At the same time, the Palestinian strategy rests on a misunderstanding of Israel's underlying social strength and sense of purpose. For Israelis, the war has brought about a profound sense of depression, as the Palestinian leadership no doubt expected and Palestinians in general gladly discovered. But Israeli society remains remarkably coherent and determined. Motivation of conscripts and reservists is no longer an issue; in a war understood as a struggle for existence, expect little internal discord. Liberal democracy, once again, proves itself to have a tougher core than one might think. Let us hope that as in the past it shows itself to have more stamina, too, for in this as in many more tangible ways the United States has a stake in the outcome of this conflict.
The Palestinian strategy, whatever it has done to Israelis, is enormously self-destructive. The collapse of the Palestinian economy, the chaos resulting from the destruction of even the corrupt and ineffective institutions of the Palestinian Authority, and the shock of reoccupation and house-to-house fighting means that soon -- perhaps already -- there will be very little left to hold Palestinian society together other than hate. Furthermore, in Yasser Arafat, Palestinians have a leader who is simply incapable of concluding a real peace agreement, and he has no successor.
This war will continue and probably worsen. The Palestinians, it would appear, have delegated (or have no choice but to delegate) their decisions to a machine-gun toting old man trapped in his headquarters in Ramallah. They have no means other than putsch of picking a successor when, sooner or later, Arafat passes from the scene. For his part, Arafat is incapable of making the transition from insurgent nationalist calling for martyrdom and jihad to the president of a small, underdeveloped and overpopulated state worrying about unemployment, street crime and building codes. Even those who sympathize deeply with the Palestinian people now recognize in him the leadership traits not of Nelson Mandela, but of Robert Mugabe. Only a reshuffling of the deck -- through the disappearance of Arafat, or an event (such as the overthrow of Saddam Hussein) that profoundly changes the mood in the Arab world -- will make something approaching truce, let alone peace, possible.

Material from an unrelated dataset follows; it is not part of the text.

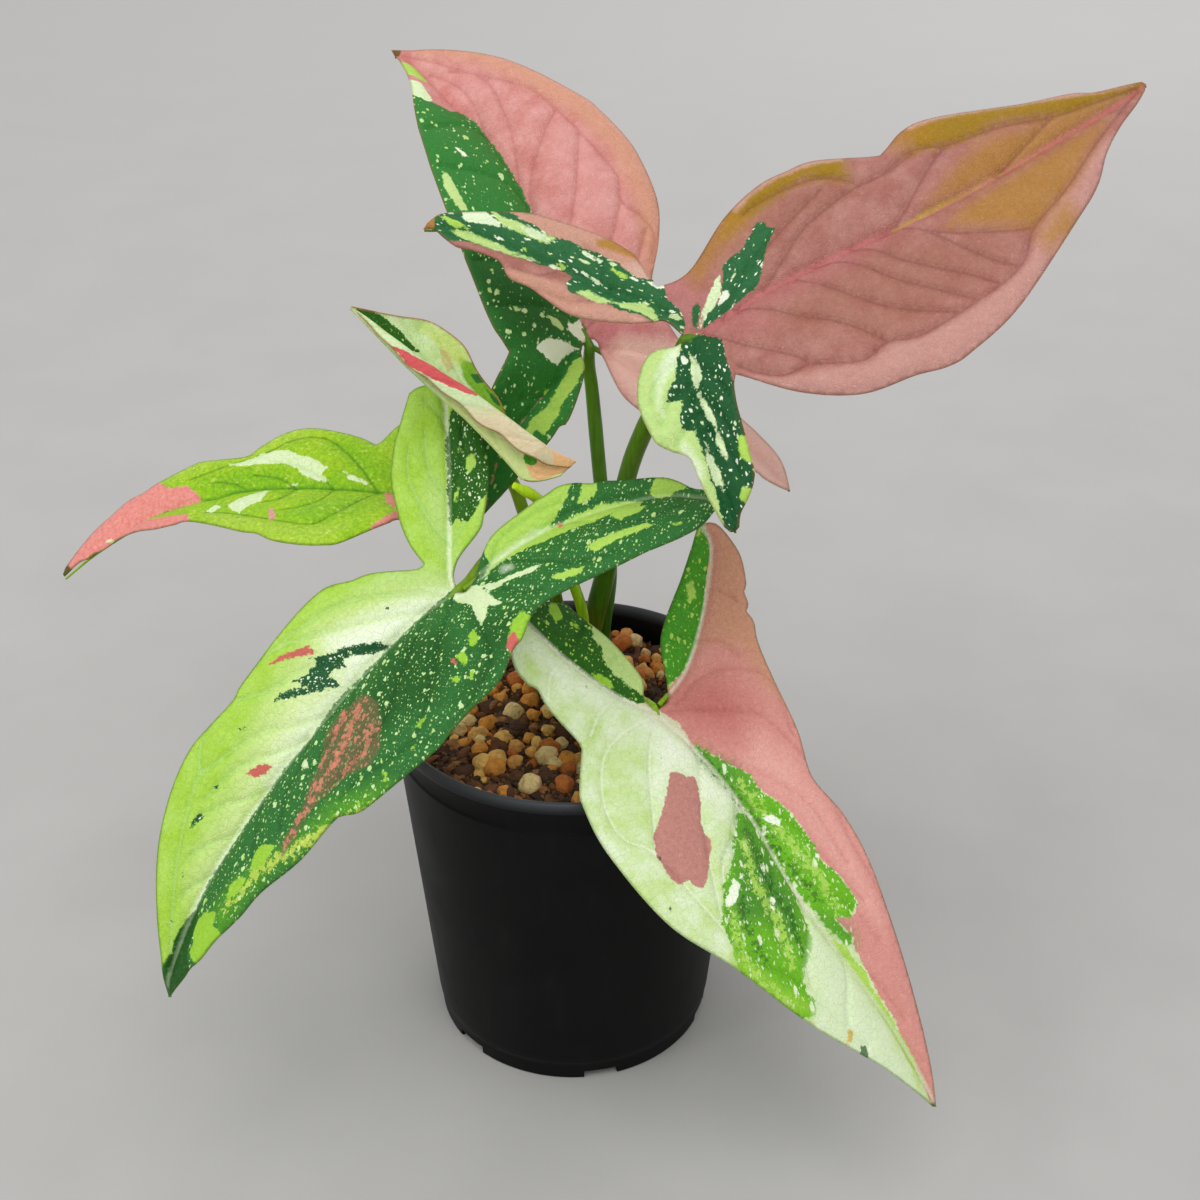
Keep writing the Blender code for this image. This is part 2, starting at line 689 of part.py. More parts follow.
def main():
    clearScene()
    addPot()
    soil = addSoil()
    for name, stalk in stalks.items():
        addStalk(name, stalk)
        addHole(soil, name + "_hole", *stalk["path"][0][:2], stalk["radii"][0])
    addMainStem()
    addHole(soil, "main_stem_hole", *mainStem["foot"], mainStem["radius"])
    openBlade("blade_back", "leaf_pink")
    openBlade("blade_right", "leaf_pink")
    openBlade("blade_front_left", "leaf_lime")
    openBlade("blade_front_right", "leaf_lime")
    openBlade("blade_far_left", "leaf_lime")
    rolledBlade("blade_new", "leaf_lime")


main()
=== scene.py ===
# A potted arrowhead plant with variegated leaves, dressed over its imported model.
# Lengths in the settings are millimetres on the object, and every mesh is in metres in the model's frame.
import math

import bmesh
import bpy
import numpy as np
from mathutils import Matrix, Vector, noise
from mathutils.geometry import delaunay_2d_cdt


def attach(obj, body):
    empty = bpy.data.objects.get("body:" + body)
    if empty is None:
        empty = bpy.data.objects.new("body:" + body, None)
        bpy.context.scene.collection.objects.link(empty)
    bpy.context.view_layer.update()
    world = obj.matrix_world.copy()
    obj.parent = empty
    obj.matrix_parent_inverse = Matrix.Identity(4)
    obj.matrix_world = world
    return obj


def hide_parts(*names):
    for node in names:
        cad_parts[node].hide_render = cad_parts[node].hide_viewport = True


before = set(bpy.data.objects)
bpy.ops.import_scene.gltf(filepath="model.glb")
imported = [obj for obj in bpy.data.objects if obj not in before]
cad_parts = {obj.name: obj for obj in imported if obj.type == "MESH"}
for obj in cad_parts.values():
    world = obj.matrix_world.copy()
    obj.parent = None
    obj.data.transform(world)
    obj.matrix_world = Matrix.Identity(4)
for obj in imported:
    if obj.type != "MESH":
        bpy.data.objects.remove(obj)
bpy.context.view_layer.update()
mm = 0.001
print("stage: model loaded")


def setInput(tree, socket, value):
    if isinstance(value, bpy.types.NodeSocket):
        tree.links.new(value, socket)
    else:
        socket.default_value = value


def addNode(tree, kind, values=None, **settings):
    node = tree.nodes.new(kind)
    for key, value in settings.items():
        setattr(node, key, value)
    for key, value in (values or {}).items():
        setInput(tree, node.inputs[key], value)
    return node


def newGroup(name, kind, inputs, outputs):
    # each input has its default number, or else the type of its socket, as each output has
    group = bpy.data.node_groups.new(name, kind)
    for side, sockets in (("INPUT", inputs), ("OUTPUT", outputs)):
        for label, given in sockets.items():
            typed = given if isinstance(given, str) else {int: "Int", float: "Float"}[type(given)]
            made = group.interface.new_socket(label, in_out=side, socket_type="NodeSocket" + typed)
            if typed != given:
                made.default_value = given
    return group, group.nodes.new("NodeGroupInput").outputs, group.nodes.new("NodeGroupOutput")


def closeGroup(group, end, values):
    for label, socket in values.items():
        group.links.new(socket, end.inputs[label])
    return group


def useGroup(tree, group, values):
    node = tree.nodes.new("ShaderNodeGroup")
    node.node_tree = group
    for key, value in values.items():
        setInput(tree, node.inputs[key], value)
    return node.outputs


def linear(colour):
    # a colour as seen on a screen, 0 to 255, turned into linear light
    return tuple(c / 255 / 12.92 if c < 10.3 else ((c / 255 + 0.055) / 1.055) ** 2.4 for c in colour) + (1,)


def shaded(colour, factor, lift=0):
    return [min(255, c * factor + lift) for c in colour]


def plainMesh(name, points, faces=(), edges=()):
    mesh = bpy.data.meshes.new(name)
    places = [[float(c) * mm for c in p] for p in points]
    mesh.from_pydata(places, edges, [tuple(int(i) for i in f) for f in faces])
    mesh.validate()
    obj = bpy.data.objects.new(name, mesh)
    bpy.context.scene.collection.objects.link(obj)
    return obj


def outwards(obj):
    work = bmesh.new()
    work.from_mesh(obj.data)
    bmesh.ops.recalc_face_normals(work, faces=work.faces)
    work.to_mesh(obj.data)
    work.free()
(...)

For the Israelis, the challenge is one best described by Winston Churchill: "I thought we ought to have conquered the Irish and then given them Home Rule; that we ought to have starved out the Germans, and then revictualled their country; and that after smashing the General Strike we should have met the grievances of the miners. . . . As it is, those who can win a war well can rarely make a good peace, and those who could make a good peace would never have won the war."
The Israelis have those who can make a good peace and those who can fight a skilled war, but they lack a statesman who can do both, and they need one. The United States, for its part, should accept the logic of war, not its apocalyptic shadows. War, as Clausewitz put it, tends to "mask the stage with scenery crudely daubed with fearsome apparitions," in this case the specter of an Arab world dangerously convulsed in anger against the United States. The United States should encourage the Israelis to find an ambidextrous strategy, while remembering that its own war on terror is far from over and is linked with this one.
"It cannot go on like this," one hears, and ultimately, it will not. But it may continue for months or years, and when it ends it will most likely be as a result of dramatic events, not interim agreements to get to Tenet to return to Mitchell to revive Camp David to restore Oslo. It is war, and, as Churchill put it, no one -- Palestinian, Israeli or American -- who "embarks on that strange voyage can measure the tides and hurricanes he will encounter."
Eliot Cohen is a professor of strategic studies at Johns Hopkins University's School of Advanced International Studies and the author of the forthcoming "Supreme Command: Soldiers, Statesmen and Leadership in Wartime" (Free Press).